Buveur d’écume

– À T. L.-C. –

Buveur de brume, buveur d’écume,

Buveur de temps, impénitent,

Buveur de prose, faiseur de vers,

Buveur de rêves, cueilleur de roses,

Buveur d’histoires, buveur d’orages,

Buveur d’eau, de vie, de thé vert,

Buveur de rosée, de nectar,

Buveur de nuit, ou d’arc-en-ciel,

Buveur d’étoiles dans les cieux noirs,

Buveur d’océans outremer,

Buveur de larmes, buveur d’espoir,

De poésie et de lumière.


Poème inspiré par le titre du livre de Guillaume Gallienne :

Le buveur de brume.

Faire le deuil

– Aux mutilés de guerre ou de la vie civile

qui peinent à se reconstruire. –


De ces années passées où tout nous souriait,

Faire pourtant le deuil, malgré tant de regrets,

D’une part de soi-même qu’il faut abandonner.

Faire la paix avec son être,

Dès lors, apprendre à regarder

Autrement ce sur quoi, hier,

L’on pouvait sans même y penser

S’appuyer avec fermeté.

Chercher d’inédites idées,

Dépasser ses propres limites,

Toujours plus loin s’aventurer,

Vers de nouvelles réussites.

Ne pas se résoudre à rester

En marge de sa propre vie,

Continuer à s’éveiller,

Même invalide et amoindri ;

Tenter de se réinventer,

Malgré l’âge et la maladie,

Puiser en nous cette énergie

Qui donne le goût d’exister

Dans une nouvelle harmonie.

Dédicace au Grand Palais

La foule se rassemble, s’éloigne, s’éparpille,

Se resserre, serpente, de cordons noirs sertie.

De toutes les couleurs, les livres se déclinent,

S’étalent sur des tables ou par strates s’empilent,

Découverts au hasard et lus en diagonale

Ou longtemps feuilletés, en immersion totale.

Le regard absorbé s’attarde sur leurs pages

En glanant au passage quelque intrigante phrase,

Picorant quelques mots, quelques vers délicats,

Avec délectation, loin des menus tracas.

Pour soi ou pour offrir à quelqu’un de son choix,

Bien des livres circulent pour notre grande joie,

Et l’heureuse fortune d’auteurs plébiscités

Par tous ces visiteurs attendant patiemment

Le moment espéré d’un échange inspirant.

Il suffit d’un instant

– À T. –
– À ce triste pays que je vois s’enliser… –

Il suffit d’un instant pour être délesté

De ce que l’on avait honnêtement gagné,

Malgré ce serviteur, fidèle s’il en est ;

Ce fringant destrier aux éclats argentés

Qui sillonnait la ville et vous en évadait,

Vous ramenant toujours aux portes du foyer.

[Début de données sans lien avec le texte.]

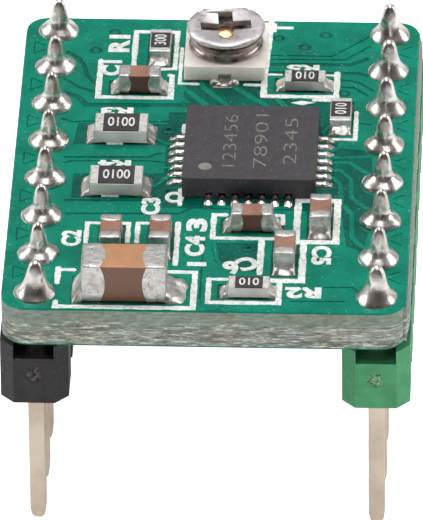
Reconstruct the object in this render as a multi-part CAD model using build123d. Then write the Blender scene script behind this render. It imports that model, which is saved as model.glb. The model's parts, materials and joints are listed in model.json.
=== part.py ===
from build123d import *
import os
from math import cos, radians, sin

# A stepper driver module: a small two-layer board on two rows of header pins, with a leadless
# driver chip, a trimmer potentiometer, current-sense resistors and other chip components on top.
# Millimetres, +Z up. The origin is on the plane of the pin tips, midway between the two pin rows
# and midway along them. +X is the side of the green header, +Y the side of the trimmer.

# ---------------------------------------------------------------- driving dimensions

PITCH = 2.54                      # standard pin pitch
PINS_PER_ROW = 8
ROW_SPACING = 5 * PITCH           # between the two pin rows, centre to centre
ROW_LENGTH = PINS_PER_ROW * PITCH

PIN_WIDTH = 0.60                  # square pin
PIN_TAIL = 6.00                   # below the header
PIN_RISE = 1.28                   # above the board
PIN_TIP_WIDTH = 0.28
PIN_SHOULDER_WIDTH = 0.50
PIN_TIP_LENGTH = 0.50
PIN_TOP_TAPER = 0.75

HEADER_HEIGHT = 2.54
HEADER_CHAMFER = 0.50             # upright corners of each cell
HEADER_GROOVE_WIDTH = 1.50        # under the board, so that solder has room
HEADER_GROOVE_DEPTH = 0.55

BOARD_WIDTH = 15.05               # along X
BOARD_LENGTH = 19.75              # along Y
BOARD_CENTRE = (-0.05, -0.15)
BOARD_THICKNESS = 1.60
BOARD_CORNER = 1.00
FILM = 0.05                       # copper land and solder mask, each side

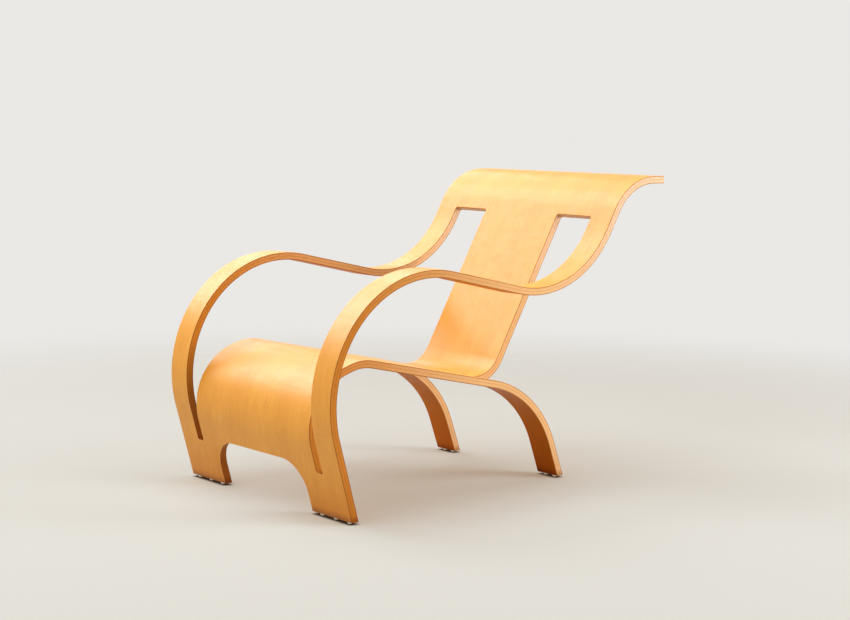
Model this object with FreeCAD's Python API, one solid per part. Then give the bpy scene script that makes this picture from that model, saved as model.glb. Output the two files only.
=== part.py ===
import FreeCAD, Part
import math
import os

# A low lounge chair made of one sheet of laminated birch, slit lengthwise and bent in a mould.
# Every veneer of the laminate is a solid of its own and runs unbroken through the front apron,
# both arms, the seat, both rear legs, the back splat and the crest. Small nail-on metal glides
# hold the four feet off the floor.
#
# Millimetres and degrees. +X is the sitter's left, the chair faces -Y, +Z is up. The origin is on
# the floor in the middle of the chair's outline. Sizes along Y are measured backwards from the
# toe, the line where the apron's outer face would meet the floor. All side-view sizes lie on the
# show face: the apron's outside, the top of the arms and seat, and the front of the back.

# Across the chair
overall_width = 605.0
arm_width = 65.0
slot_width = 22.0
rear_leg_width = 66.0
back_width = 250.0

# The sheet, the length that each foot has spare before it is sawn off level, and the length
# under which a cut has no straight edge
sheet_thickness = 17.2
veneer_count = 13
glue_line = 0.05
foot_spare = 25.0
shortest_edge = 0.001

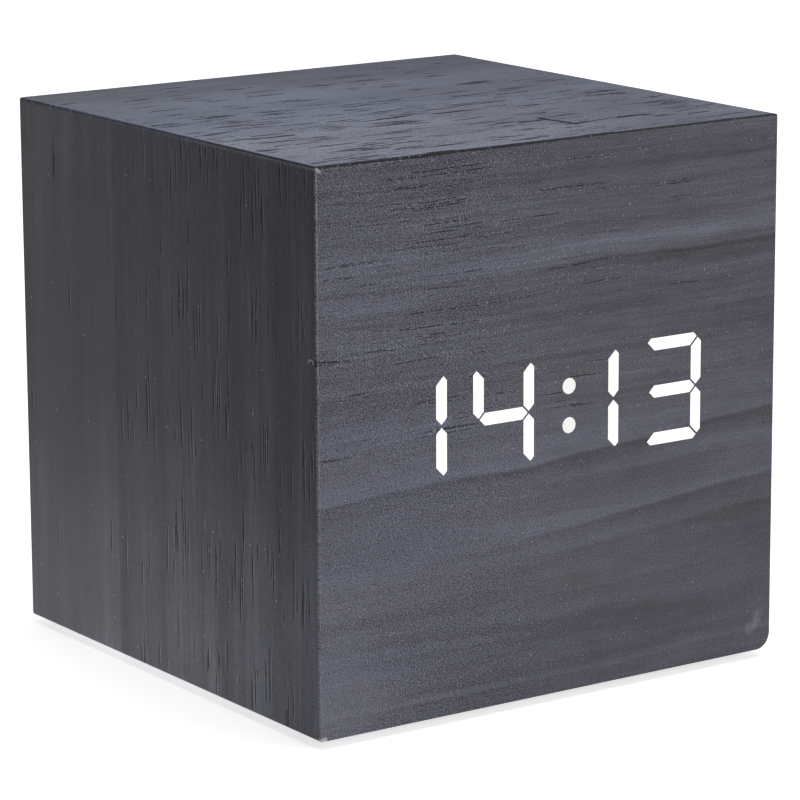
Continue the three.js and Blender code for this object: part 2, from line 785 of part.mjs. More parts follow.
// The battery door turns on two pins at the ends of its rounded lower edge
function battery_door() {
  const half = door_thickness / 2;
  const section = new THREE.Shape();
  section.moveTo(door_pivot_y + half, door_pivot_z);
  section.lineTo(door_pivot_y + half, door_top);
  section.lineTo(door_pivot_y - half, door_top);
  section.lineTo(door_pivot_y - half, door_pivot_z);
  section.absarc(door_pivot_y, door_pivot_z, half, Math.PI, 2 * Math.PI, false);
  section.closePath();
  let door = prism_along_x(section, [-door_half_width, door_half_width]);
  const pin_reach = door_half_width + door_pin_length;
  const pin_outline = new THREE.Shape();
  pin_outline.absarc(door_pivot_y, door_pivot_z, door_pin_diameter / 2, 0, 2 * Math.PI, false);
  door = door.add(prism_along_x(pin_outline, [-pin_reach, pin_reach]));
  const slot_half = latch_width / 2 + fit_gap;
  door = door.subtract(block(
    [-slot_half, slot_half],
    [door_inside - cut_overrun, panel_outside + cut_overrun],
    [latch_slot_bottom, door_top + cut_overrun],
  ));
  for (let i = 0; i < door_groove_count; i += 1) {
    const z = (door_pivot_z + latch_slot_bottom) / 2 + (i - (door_groove_count - 1) / 2) * door_groove_pitch;
    door = door.subtract(block(
      [-door_groove_length / 2, door_groove_length / 2],
      [panel_outside - door_groove_depth, panel_outside + cut_overrun],
      [z - door_groove_width / 2, z + door_groove_width / 2],
    ));
  }
  place("battery_door", door, finish(0x1c1c1e, 0.55, 0));
}

function battery_door_latch() {
  const across = [-latch_width / 2, latch_width / 2];
  const tongue = block(across, [door_inside, panel_outside], [door_top - latch_height, door_top]);
  const ridges = Array.from({ length: latch_ridge_count }, (_, index) => {
    const offset = (index - (latch_ridge_count - 1) / 2) * latch_ridge_pitch;
    const z = door_top - latch_height / 2 + offset;
    return block(
      across, [door_inside, panel_outside + latch_ridge_height],
      [z - latch_ridge_width / 2, z + latch_ridge_width / 2],
    );
  });
  place("battery_door_latch", joined([tongue, ...ridges]), finish(0x1c1c1e, 0.55, 0));
}

// The cells lie in turn: the first and the third have their positive end on the left
function cell_faces_left(index) {
  return index % 2 === 0;
}

function cell_end(index, positive) {
  const reach = bay_half_length - contact_thickness;
  const left = cell_faces_left(index) === positive;
  return [left ? -reach : reach, left ? 1 : -1];
}

function battery_cells() {
  const radius = cell_diameter / 2;
  const shoulder = cell_length - cell_nub_height;
  const profile = [
    [0, 0], [radius - cell_rim, 0], [radius, cell_rim / 2], [radius, shoulder - cell_rim],
    [radius - cell_rim, shoulder], [cell_nub_diameter / 2, shoulder],
    [cell_nub_diameter / 2, cell_length], [0, cell_length],
  ];
  const cell = turned(profile, disc_sides);
  for (let index = 0; index < cell_count; index += 1) {
    const [plate_x, inward] = cell_end(index, true);
    const tail_x = plate_x + inward * (fit_gap + cell_length);
    const at = [tail_x, cell_y, first_cell_z + index * cell_pitch];
    const mesh = place(`battery_cell_${index + 1}`, cell, finish(0x2f6f9f, 0.35, 0.3), at);
    mesh.rotation.z = inward * Math.PI / 2;
  }
}

// A contact plate flat against an end wall of the bay, in front of one cell or of two
function contact_plate(side, z_from, z_to) {
  const ends = [side * bay_half_length, side * (bay_half_length - contact_thickness)];
  const across = [Math.min(...ends), Math.max(...ends)];
  const half = contact_width / 2;
  return block(across, [cell_y - half, cell_y + half], [z_from - half, z_to + half]);
}

function contact_tab(side, z) {
  const ends = [side * bay_half_length, side * (bay_half_length - contact_thickness)];
  return block(
    [Math.min(...ends), Math.max(...ends)],
    [bay_back - contact_tab_length, cell_y],
    [z - contact_tab_width / 2, z + contact_tab_width / 2],
  );
}

// A coned spring from a contact plate to the flat end of a cell
function contact_spring(side, z) {
  return tube_along(spring_path(side, z), spring_wire, wire_sides, spring_turns * wire_steps_per_turn);
}

function spring_path(side, z) {
  const start_x = side * (bay_half_length - contact_thickness - spring_wire / 3);
  const rise = spring_length - fit_gap - spring_wire / 3 - spring_wire / 2;
  const steps = spring_turns * wire_steps_per_turn;
  const points = Array.from({ length: steps + 1 }, (_, i) => {
    const share = i / steps;
    const angle = 2 * Math.PI * spring_turns * share;
    const radius = spring_base_radius + (spring_tip_radius - spring_base_radius) * share;
    return new THREE.Vector3(
      start_x - side * rise * share, cell_y + radius * Math.cos(angle), z + radius * Math.sin(angle),
    );
  });
  return new THREE.CatmullRomCurve3(points);
}

// The least room between neighbouring turns of a spring, measured on points of its path
function least_spring_gap() {
  const points = spring_path(1, 0).getPoints(spring_turns * wire_steps_per_turn);
  let least = Infinity;
  for (let i = 0; i < points.length; i += 1) {
    for (let j = i + wire_steps_per_turn / 2; j < points.length; j += 1) {
      least = Math.min(least, points[i].distanceTo(points[j]) - spring_wire);
    }
  }
  return least;
}

function battery_contacts() {
  const cell_z = Array.from({ length: cell_count }, (_, index) => first_cell_z + index * cell_pitch);
  const last = cell_count - 1;
  const metal = () => finish(0xc9c7c0, 0.3, 1);
  const positive = contact_plate(-1, cell_z[0], cell_z[0]).add(contact_tab(-1, cell_z[0]));
  const negative = joined([
    contact_plate(1, cell_z[last], cell_z[last]),
    contact_tab(1, cell_z[last]),
    contact_spring(1, cell_z[last]),
  ]);
  place("contact_positive", positive, metal());
  place("contact_negative", negative, metal());
  const left = contact_plate(-1, cell_z[1], cell_z[2]).add(contact_spring(-1, cell_z[1]));
  const right = contact_plate(1, cell_z[0], cell_z[1]).add(contact_spring(1, cell_z[0]));
  place("contact_bridge_left", left, metal());
  place("contact_bridge_right", right, metal());
}

// The two leads run from the contact tabs, behind the bay, up to the key board
function battery_leads() {
  const lead = (side, z) => {
    const x = side * (bay_half_length - contact_thickness / 2);
    const tab_end = bay_back - contact_tab_length - fit_gap;
    const back = tab_end - lead_clearance;
    const board_x = side * (post_x - lead_inset);
    const points = [
      [x, tab_end, z], [x, tab_end - lead_diameter, z],
      [x, back, z + lead_clearance], [x, back, (z + post_z) / 2], [board_x, back, post_z - lead_clearance],
      [board_x, back + lead_clearance, post_z],
      [board_x, board_front - fit_gap - lead_diameter, post_z], [board_x, board_front - fit_gap, post_z],
    ].map(([px, py, pz]) => new THREE.Vector3(px, py, pz));
    return tube_along(new THREE.CatmullRomCurve3(points), lead_diameter, lead_sides, lead_steps);
  };
  place("lead_positive", lead(-1, first_cell_z), finish(0xb02a24, 0.5, 0));
  place("lead_negative", lead(1, first_cell_z + (cell_count - 1) * cell_pitch), finish(0x18181a, 0.5, 0));
}

// The key board with notched upper corners, held to the panel's posts by two screws
function key_board() {
  const ear_reach = post_x + post_diameter / 2;
  const thickness = [board_front, board_rear];
  const ears = block([-ear_reach, ear_reach], thickness, [board_bottom, board_ear_top]);
  const middle = block([-board_half_width, board_half_width], thickness, [board_bottom, board_top]);
  let board = ears.add(middle);
  const screw_length = circuit_board_thickness + board_standoff - fit_gap;
  const screw = screw_solid(
    small_screw_diameter, small_screw_head_diameter, small_screw_head_height, screw_length,
  );
  for (const [side, sign] of [["left", -1], ["right", 1]]) {
    const through = [board_front - cut_overrun, board_rear + cut_overrun];
    board = board.subtract(rod(sign * post_x, post_z, through, small_screw_diameter / 2 + fit_gap));
    const at = [sign * post_x, board_front, post_z];
    const mesh = place(`key_board_screw_${side}`, screw, finish(0xb8bbc0, 0.35, 1), at);
    mesh.rotation.x = Math.PI;
  }
  place("key_board", board, finish(0x1f5a38, 0.5, 0));
}

function switches() {
  const across = [-switch_size / 2, switch_size / 2];
  const well = [switch_top - plunger_well, switch_top + cut_overrun];
  const body = block(across, [board_rear, switch_top], across)
    .subtract(rod(0, 0, well, plunger_diameter / 2 + fit_gap));
  const plunger = rod(0, 0, [switch_top - plunger_seat, key_flange_front], plunger_diameter / 2);
  for (const [name, x] of key_places) {
    place(`switch_body_${name}`, body, finish(0x2a2a2c, 0.5, 0), [x, 0, key_row_z]);
    place(`switch_plunger_${name}`, plunger, finish(0x8d8f92, 0.4, 0), [x, 0, key_row_z]);
  }
}

// Raised plain marks on the keys: a triangle that points down or up, and a round dot
function key_mark(name) {
  const top = panel_outside + key_proud;
  const along = [top - key_mark_height, top + key_mark_height];
  if (name === "set") {
    return rod(0, 0, along, key_mark_size / 2);
  }
  const sign = name === "up" ? 1 : -1;
  const size = key_mark_size;
  const corners = [[0, size * sign], [size * sign, -size / 2 * sign], [-size * sign, -size / 2 * sign]];
  return prism_along_y(polygon(corners), along);
}

function key_caps() {
  const radius = key_diameter / 2;
  const top = panel_outside + key_proud;
  const cap = turned([
    [0, key_flange_front], [radius + key_flange, key_flange_front], [radius + key_flange, key_flange_rear],
    [radius, key_flange_rear], [radius, top - key_mark_height], [radius - key_mark_height, top], [0, top],
  ], disc_sides);
  for (const [name, x] of key_places) {
    place(`key_${name}`, cap.add(key_mark(name)), finish(0x2c2c2f, 0.5, 0), [x, 0, key_row_z]);
  }
}

// The sounder behind its holes in the panel, and the power inlet that reaches the panel's face
function sounder() {
  const radius = sounder_diameter / 2;
  const top = board_rear + sounder_height;
  const can = turned([
    [0, board_rear], [radius, board_rear], [radius, top], [sounder_mouth / 2, top],
    [sounder_mouth / 2, top - sounder_mouth_depth], [0, top - sounder_mouth_depth],
  ], disc_sides);
  place("sounder", can, finish(0x161617, 0.5, 0), [sounder_offset, 0, key_row_z]);
}

function power_inlet() {
  const half = jack_size / 2;
  const bore_end = panel_outside - jack_bore_depth;
  const bore = rod(0, 0, [bore_end, panel_outside + cut_overrun], jack_bore / 2, disc_sides);
  const pin = rod(0, 0, [bore_end - cut_overrun, bore_end + jack_pin_length], jack_pin_diameter / 2);
  const body = block([-half, half], [board_rear, panel_outside], [-half, half]).subtract(bore).add(pin);
  place("power_inlet", body, finish(0x141415, 0.4, 0), [jack_offset, 0, key_row_z]);
}

case_boards();
veneer_wrap();
feet();
front();
light_guides();
display_stack();
display_electronics();
ribbon_sockets();
ribbon_cable();
rear_blocks();
rear_panel();
panel_screws();
battery_door();
battery_door_latch();
battery_cells();
battery_contacts();
battery_leads();
key_board();
switches();
key_caps();
sounder();
power_inlet();
console.log(`least gap between the turns of a spring: ${least_spring_gap().toFixed(2)} mm`);

export default clock;
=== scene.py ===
# %% [markdown]
# A wooden cube alarm clock.
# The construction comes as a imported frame: every part already has its place and its size in metres,
# and this file gives the parts their looks. X runs to the right seen from the front, Y to the back
# and Z up, with the origin under the middle of the case.

# %% Load the frame
import json
import math

import bmesh
import bpy
from mathutils import Matrix, Vector
from mathutils.geometry import tessellate_polygon


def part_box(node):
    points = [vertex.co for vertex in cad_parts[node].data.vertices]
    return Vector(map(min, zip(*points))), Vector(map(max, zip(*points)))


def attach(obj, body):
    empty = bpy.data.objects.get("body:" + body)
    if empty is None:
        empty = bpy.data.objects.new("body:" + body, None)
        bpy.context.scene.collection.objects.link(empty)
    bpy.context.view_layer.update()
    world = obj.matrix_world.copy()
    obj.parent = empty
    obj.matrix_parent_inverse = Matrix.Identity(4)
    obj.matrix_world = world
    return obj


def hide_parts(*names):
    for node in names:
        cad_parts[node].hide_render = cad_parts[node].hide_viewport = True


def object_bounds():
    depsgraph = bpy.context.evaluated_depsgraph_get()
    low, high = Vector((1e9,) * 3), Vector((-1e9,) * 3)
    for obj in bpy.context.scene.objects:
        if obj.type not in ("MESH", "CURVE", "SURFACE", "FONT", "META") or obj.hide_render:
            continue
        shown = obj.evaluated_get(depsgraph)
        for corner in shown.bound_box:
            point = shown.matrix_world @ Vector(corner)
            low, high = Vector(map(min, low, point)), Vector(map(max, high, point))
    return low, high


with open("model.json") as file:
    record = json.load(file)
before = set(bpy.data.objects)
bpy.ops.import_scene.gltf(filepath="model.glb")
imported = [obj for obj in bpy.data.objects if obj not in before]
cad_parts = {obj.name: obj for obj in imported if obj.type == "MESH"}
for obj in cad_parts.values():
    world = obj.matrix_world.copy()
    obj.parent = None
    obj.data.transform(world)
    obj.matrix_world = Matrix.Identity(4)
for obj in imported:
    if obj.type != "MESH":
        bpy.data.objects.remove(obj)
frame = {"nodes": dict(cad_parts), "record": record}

MM = 0.001
scene = bpy.context.scene
cad_nodes = frame["nodes"]
cad_low, cad_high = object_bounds()
record = frame["record"]
slot_of_node = {row["node"]: row["material_slot"] for row in record["subparts"]}
body_of_node = {node: body for body, nodes in record["behaviour"]["bodies"].items() for node in nodes}
cad_size = [round(size / MM, 1) for size in cad_high - cad_low]
print("the frame holds", len(cad_nodes), "parts in a box of", cad_size, "mm")

# %% [markdown]
# The case is a cube of wood-grain skin. Its corners give the camera something to be fitted to, so the
# boxes of the two skins are read from the frame first. Nothing below types a place of the case again.

# %% Measure the case
sleeve_low, sleeve_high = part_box("veneer_wrap")
face_low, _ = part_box("front_veneer")
case_low = Vector((sleeve_low.x, face_low.y, sleeve_low.z))
case_high = sleeve_high
case_size = case_high - case_low
case_middle = (case_low + case_high) / 2
print("the case measures", [round(s / MM, 2) for s in case_size], "mm")

# %% [markdown]
# The photograph is taken from the left and a little above, with a long lens, so the edges of the cube
# nearly keep their directions. A camera could be placed by eye, but here its turn, height, lens and
# distance come from fitting the seven visible corners of a cube, and the camera is set from those values.

# %% Camera
CAMERA_AZIMUTH = math.radians(-34.68)
CAMERA_ELEVATION = math.radians(12.72)
CAMERA_ROLL = math.radians(-0.29)
CAMERA_LENS = 176.7
CAMERA_SENSOR = 36.0
CAMERA_DISTANCE = 475.0 * MM
CAMERA_SLIDE_RIGHT = 0.79 * MM
CAMERA_SLIDE_UP = -3.43 * MM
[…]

Il suffit d’un instant pour être dépouillé,

Comme aux temps reculés jalonnant notre histoire ;

Ces époques barbares si souvent décriées

Où malandrins en nombre venaient vous détrousser,

Brigands dissimulés dans de sombres forêts,

Bandits de grands chemins sans peur et sans pitié.

Il suffit d’un instant presque inimaginable

Pour que la force hostile et la brutalité

Gratuite se déchaînent contre un être isolé,

Désarmé, vulnérable ; expérience palpable ;

Trois contre un c’est facile, et vraiment pitoyable

Si l’on a ne serait-ce qu’un peu de dignité !

Il n’est pas conseillé d’aller seul aujourd’hui

Dans des lieux délaissés, lorsque tombe la nuit,

Au risque prévisible de devenir la cible

De tant de tristes sires à l’affût d’un butin.

Quelle époque sinistre pour les âmes sensibles ;

La lune en ses quartiers est le muet témoin

De crimes et délits se succédant sans fin.

Palais du livre

Sous l’immense coupole de ce temple de verre

Où sont entreposés tant de livres divers,

L’on marche et l’on furète, toujours à la recherche

D’un trésor oublié, apparent ou caché,

Fait de rimes ou non mais joliment tissé

De mots venant à soi telle une pluie d’été,

Rafraîchissante ondée nous comblant du mystère

D’émotions éphémères, de sentiments mêlés,

Heureux de dénicher l’ouvrage qui nous plaît.